*THE PROBLEM:* Take the data below and extract the lines from the one with "document.recompute()" to the one with "metre = 0.001", inclusive, exactly as written.
### RECORDS TO USE
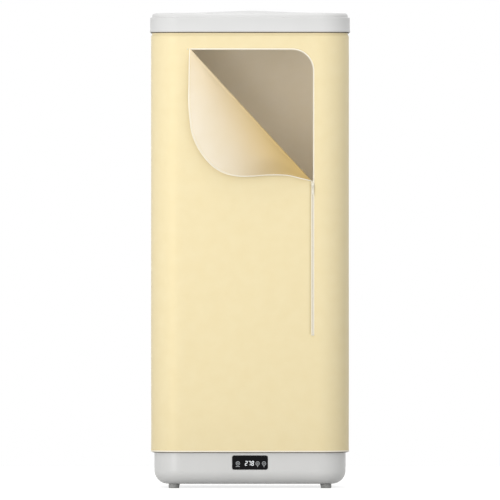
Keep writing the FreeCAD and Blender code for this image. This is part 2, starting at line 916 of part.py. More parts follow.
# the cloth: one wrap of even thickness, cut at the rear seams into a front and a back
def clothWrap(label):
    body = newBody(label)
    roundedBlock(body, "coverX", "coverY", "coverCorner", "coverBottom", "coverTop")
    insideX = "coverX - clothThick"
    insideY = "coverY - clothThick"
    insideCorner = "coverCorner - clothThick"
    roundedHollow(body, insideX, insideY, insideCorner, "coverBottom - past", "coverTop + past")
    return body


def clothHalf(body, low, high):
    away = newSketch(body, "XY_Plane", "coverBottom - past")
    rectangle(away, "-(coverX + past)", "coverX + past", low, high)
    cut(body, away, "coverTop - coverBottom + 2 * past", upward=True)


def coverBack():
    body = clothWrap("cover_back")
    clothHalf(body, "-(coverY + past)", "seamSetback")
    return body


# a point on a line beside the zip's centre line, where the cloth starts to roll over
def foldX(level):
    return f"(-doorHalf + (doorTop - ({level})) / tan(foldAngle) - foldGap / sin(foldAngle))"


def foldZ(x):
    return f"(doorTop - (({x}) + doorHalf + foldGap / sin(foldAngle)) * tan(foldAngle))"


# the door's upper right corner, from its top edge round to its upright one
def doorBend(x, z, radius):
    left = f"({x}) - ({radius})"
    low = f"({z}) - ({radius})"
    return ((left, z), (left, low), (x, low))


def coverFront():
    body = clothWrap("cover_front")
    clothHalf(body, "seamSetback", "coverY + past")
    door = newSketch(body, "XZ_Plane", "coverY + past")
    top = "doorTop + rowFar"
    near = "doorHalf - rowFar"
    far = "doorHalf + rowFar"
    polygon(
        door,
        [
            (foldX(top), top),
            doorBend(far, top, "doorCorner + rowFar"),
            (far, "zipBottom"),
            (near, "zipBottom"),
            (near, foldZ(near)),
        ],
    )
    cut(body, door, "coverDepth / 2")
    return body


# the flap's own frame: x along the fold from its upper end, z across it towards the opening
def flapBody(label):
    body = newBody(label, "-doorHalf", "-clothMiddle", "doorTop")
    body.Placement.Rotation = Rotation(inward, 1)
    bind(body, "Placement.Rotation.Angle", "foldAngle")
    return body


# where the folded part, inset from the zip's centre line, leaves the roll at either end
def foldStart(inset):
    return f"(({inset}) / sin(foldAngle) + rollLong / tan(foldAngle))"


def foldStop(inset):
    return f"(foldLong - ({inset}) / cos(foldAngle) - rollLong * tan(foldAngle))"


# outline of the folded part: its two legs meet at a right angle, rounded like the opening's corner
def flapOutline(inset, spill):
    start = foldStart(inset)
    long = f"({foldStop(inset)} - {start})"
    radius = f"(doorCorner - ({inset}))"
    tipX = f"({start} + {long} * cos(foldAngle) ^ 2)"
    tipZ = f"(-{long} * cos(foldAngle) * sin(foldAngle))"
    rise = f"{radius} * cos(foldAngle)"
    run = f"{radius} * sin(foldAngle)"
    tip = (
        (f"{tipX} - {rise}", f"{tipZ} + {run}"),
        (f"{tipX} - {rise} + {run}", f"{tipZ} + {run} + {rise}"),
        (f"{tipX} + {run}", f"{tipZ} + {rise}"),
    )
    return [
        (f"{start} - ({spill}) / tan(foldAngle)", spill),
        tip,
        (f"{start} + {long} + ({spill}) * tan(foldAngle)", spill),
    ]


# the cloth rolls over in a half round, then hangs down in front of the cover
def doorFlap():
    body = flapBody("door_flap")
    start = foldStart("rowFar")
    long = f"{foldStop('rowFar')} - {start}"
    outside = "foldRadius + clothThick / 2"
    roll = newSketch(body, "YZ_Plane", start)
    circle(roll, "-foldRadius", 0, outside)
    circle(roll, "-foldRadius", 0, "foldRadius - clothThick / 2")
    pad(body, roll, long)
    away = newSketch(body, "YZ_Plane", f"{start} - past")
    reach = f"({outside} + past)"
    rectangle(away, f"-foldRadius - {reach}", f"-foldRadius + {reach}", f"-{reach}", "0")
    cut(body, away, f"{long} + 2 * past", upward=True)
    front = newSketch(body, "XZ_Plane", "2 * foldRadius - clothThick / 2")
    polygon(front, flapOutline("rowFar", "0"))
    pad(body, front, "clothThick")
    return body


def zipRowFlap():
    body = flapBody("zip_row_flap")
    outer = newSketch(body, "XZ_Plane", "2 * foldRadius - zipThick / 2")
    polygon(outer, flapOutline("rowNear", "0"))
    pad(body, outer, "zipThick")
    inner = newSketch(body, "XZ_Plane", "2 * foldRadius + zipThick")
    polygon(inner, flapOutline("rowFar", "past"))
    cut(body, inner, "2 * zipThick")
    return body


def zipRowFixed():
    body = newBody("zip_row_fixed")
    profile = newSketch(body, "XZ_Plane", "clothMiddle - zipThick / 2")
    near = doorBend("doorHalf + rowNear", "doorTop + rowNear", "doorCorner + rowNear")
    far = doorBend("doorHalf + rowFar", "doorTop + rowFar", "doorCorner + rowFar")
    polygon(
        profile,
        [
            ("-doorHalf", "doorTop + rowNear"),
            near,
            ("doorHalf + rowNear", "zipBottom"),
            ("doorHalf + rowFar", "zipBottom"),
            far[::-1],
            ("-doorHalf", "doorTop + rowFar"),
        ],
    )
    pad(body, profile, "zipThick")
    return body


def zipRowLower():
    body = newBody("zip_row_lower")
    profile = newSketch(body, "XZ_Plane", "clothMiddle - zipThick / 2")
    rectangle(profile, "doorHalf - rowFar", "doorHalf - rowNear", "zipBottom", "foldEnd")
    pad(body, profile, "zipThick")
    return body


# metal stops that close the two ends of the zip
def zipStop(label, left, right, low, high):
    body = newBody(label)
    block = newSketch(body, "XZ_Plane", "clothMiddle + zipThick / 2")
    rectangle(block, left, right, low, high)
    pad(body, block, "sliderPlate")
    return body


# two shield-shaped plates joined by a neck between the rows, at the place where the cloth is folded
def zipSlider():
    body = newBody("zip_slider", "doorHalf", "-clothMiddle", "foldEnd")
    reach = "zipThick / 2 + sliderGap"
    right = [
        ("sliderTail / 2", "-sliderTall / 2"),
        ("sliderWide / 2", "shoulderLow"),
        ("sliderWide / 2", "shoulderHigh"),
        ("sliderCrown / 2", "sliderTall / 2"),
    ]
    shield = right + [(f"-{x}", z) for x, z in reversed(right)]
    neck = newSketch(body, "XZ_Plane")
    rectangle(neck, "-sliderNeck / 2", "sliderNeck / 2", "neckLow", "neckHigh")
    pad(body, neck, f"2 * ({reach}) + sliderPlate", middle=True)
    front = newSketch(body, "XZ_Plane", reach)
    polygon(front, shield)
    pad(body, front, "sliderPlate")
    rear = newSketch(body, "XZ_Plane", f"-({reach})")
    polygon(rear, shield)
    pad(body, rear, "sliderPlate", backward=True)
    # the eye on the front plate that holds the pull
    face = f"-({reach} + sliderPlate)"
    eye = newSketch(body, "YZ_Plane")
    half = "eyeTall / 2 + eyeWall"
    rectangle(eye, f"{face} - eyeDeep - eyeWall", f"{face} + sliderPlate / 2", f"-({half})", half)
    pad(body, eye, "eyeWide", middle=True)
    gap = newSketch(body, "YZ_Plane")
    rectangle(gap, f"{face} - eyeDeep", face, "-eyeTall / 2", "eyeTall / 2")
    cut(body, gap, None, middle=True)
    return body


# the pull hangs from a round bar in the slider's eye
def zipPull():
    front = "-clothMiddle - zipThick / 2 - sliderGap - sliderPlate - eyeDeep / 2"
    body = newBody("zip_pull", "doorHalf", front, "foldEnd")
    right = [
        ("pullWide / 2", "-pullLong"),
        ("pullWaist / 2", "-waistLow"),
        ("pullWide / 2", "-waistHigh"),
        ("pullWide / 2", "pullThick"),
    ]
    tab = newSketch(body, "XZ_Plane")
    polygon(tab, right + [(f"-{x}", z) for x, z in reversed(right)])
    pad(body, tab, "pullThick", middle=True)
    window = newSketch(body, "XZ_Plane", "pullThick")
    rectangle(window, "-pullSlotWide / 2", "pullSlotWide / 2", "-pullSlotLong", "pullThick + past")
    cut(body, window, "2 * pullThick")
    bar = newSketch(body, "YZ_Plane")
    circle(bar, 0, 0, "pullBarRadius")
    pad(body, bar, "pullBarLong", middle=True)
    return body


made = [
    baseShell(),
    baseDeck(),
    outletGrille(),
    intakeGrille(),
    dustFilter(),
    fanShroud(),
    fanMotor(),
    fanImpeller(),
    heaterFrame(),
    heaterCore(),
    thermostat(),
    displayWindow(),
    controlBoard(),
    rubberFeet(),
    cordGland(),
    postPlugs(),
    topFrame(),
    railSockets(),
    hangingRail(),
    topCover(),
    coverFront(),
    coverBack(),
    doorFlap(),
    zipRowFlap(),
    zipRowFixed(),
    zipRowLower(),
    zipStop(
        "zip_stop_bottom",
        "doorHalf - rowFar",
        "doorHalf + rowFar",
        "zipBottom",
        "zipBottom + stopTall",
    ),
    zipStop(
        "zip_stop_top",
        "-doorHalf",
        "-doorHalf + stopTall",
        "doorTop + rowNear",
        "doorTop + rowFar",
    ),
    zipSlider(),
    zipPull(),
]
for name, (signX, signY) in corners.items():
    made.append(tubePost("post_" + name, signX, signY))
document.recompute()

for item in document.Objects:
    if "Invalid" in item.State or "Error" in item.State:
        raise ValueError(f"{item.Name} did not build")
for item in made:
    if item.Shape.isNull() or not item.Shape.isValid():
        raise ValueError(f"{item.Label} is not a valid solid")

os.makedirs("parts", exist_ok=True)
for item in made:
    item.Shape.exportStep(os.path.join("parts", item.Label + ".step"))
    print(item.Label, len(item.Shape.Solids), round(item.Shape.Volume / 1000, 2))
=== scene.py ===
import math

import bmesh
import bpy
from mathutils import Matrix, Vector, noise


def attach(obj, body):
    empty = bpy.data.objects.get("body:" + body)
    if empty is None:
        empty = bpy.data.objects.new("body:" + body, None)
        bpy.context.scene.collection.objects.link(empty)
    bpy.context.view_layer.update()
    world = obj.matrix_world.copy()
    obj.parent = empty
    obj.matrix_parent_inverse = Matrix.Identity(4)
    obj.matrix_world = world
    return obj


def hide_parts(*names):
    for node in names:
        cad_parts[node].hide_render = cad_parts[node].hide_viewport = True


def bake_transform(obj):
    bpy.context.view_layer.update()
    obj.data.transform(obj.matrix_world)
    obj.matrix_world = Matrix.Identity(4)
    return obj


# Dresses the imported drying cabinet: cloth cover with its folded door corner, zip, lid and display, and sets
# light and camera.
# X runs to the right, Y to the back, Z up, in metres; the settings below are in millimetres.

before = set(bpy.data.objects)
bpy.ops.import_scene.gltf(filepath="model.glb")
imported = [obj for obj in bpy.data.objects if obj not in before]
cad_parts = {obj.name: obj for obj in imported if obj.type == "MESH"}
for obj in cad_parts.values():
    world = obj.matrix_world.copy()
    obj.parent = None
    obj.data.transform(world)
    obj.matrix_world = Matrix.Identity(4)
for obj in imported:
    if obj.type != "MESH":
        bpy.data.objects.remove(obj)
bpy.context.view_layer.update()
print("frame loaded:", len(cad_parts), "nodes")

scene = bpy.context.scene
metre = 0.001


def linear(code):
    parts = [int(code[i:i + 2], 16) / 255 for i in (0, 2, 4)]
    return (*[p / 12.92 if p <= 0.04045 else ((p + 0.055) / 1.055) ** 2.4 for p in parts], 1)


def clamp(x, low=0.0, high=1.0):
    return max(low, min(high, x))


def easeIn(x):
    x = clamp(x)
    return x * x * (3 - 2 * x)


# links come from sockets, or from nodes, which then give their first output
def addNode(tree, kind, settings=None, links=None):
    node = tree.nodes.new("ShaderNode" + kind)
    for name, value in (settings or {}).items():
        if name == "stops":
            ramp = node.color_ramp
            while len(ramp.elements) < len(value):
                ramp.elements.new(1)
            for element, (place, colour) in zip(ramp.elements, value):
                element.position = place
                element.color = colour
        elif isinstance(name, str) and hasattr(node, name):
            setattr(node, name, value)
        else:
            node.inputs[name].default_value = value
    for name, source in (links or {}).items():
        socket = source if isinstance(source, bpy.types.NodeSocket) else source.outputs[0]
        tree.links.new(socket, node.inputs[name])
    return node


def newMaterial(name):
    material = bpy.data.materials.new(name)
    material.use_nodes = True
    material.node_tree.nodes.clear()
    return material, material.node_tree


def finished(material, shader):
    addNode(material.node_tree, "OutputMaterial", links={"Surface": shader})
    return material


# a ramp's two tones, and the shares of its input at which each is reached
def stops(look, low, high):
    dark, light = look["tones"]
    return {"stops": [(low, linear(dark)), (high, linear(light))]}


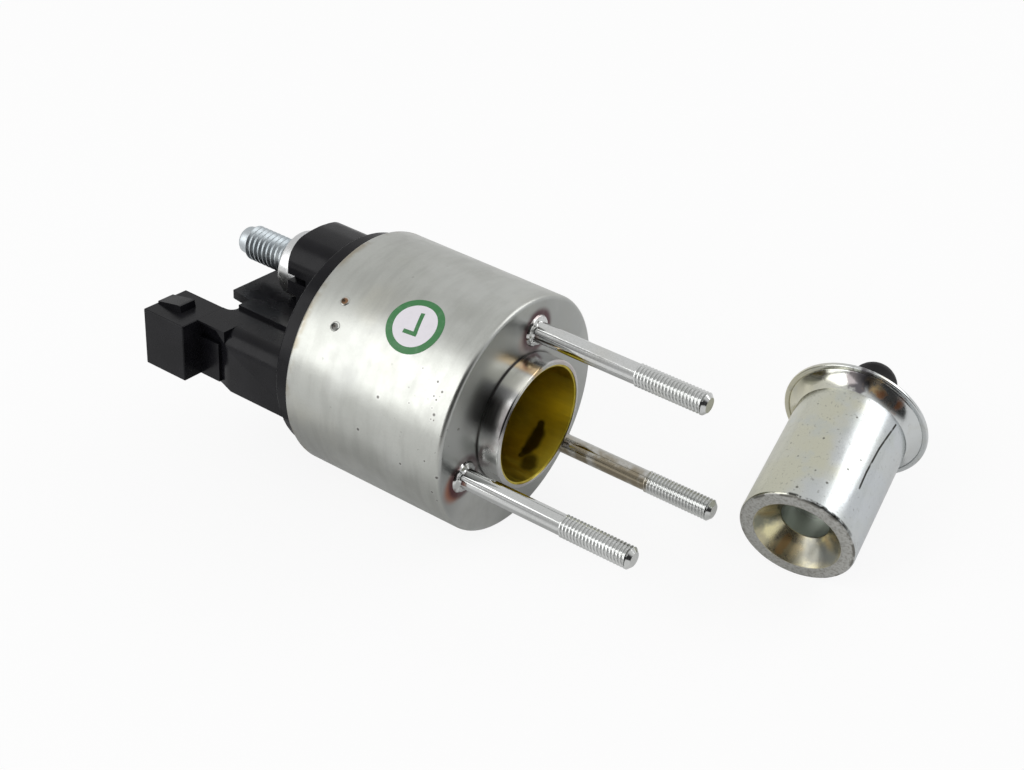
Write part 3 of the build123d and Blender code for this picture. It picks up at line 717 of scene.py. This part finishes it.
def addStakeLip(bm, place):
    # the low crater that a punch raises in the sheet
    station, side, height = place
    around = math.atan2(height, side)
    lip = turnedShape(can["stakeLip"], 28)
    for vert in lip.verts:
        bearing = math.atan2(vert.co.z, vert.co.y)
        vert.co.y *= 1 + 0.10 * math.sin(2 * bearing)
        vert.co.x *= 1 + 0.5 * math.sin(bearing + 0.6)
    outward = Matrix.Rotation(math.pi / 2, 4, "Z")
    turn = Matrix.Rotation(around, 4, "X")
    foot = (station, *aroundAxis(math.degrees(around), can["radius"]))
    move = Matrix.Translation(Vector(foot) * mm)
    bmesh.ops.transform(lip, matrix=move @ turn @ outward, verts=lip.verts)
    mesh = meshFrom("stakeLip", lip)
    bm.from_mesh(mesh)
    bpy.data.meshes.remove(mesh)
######
*EXERCISE ANSWER:*
document.recompute()

for item in document.Objects:
    if "Invalid" in item.State or "Error" in item.State:
        raise ValueError(f"{item.Name} did not build")
for item in made:
    if item.Shape.isNull() or not item.Shape.isValid():
        raise ValueError(f"{item.Label} is not a valid solid")

os.makedirs("parts", exist_ok=True)
for item in made:
    item.Shape.exportStep(os.path.join("parts", item.Label + ".step"))
    print(item.Label, len(item.Shape.Solids), round(item.Shape.Volume / 1000, 2))
=== scene.py ===
import math

import bmesh
import bpy
from mathutils import Matrix, Vector, noise


def attach(obj, body):
    empty = bpy.data.objects.get("body:" + body)
    if empty is None:
        empty = bpy.data.objects.new("body:" + body, None)
        bpy.context.scene.collection.objects.link(empty)
    bpy.context.view_layer.update()
    world = obj.matrix_world.copy()
    obj.parent = empty
    obj.matrix_parent_inverse = Matrix.Identity(4)
    obj.matrix_world = world
    return obj


def hide_parts(*names):
    for node in names:
        cad_parts[node].hide_render = cad_parts[node].hide_viewport = True


def bake_transform(obj):
    bpy.context.view_layer.update()
    obj.data.transform(obj.matrix_world)
    obj.matrix_world = Matrix.Identity(4)
    return obj


# Dresses the imported drying cabinet: cloth cover with its folded door corner, zip, lid and display, and sets
# light and camera.
# X runs to the right, Y to the back, Z up, in metres; the settings below are in millimetres.

before = set(bpy.data.objects)
bpy.ops.import_scene.gltf(filepath="model.glb")
imported = [obj for obj in bpy.data.objects if obj not in before]
cad_parts = {obj.name: obj for obj in imported if obj.type == "MESH"}
for obj in cad_parts.values():
    world = obj.matrix_world.copy()
    obj.parent = None
    obj.data.transform(world)
    obj.matrix_world = Matrix.Identity(4)
for obj in imported:
    if obj.type != "MESH":
        bpy.data.objects.remove(obj)
bpy.context.view_layer.update()
print("frame loaded:", len(cad_parts), "nodes")

scene = bpy.context.scene
metre = 0.001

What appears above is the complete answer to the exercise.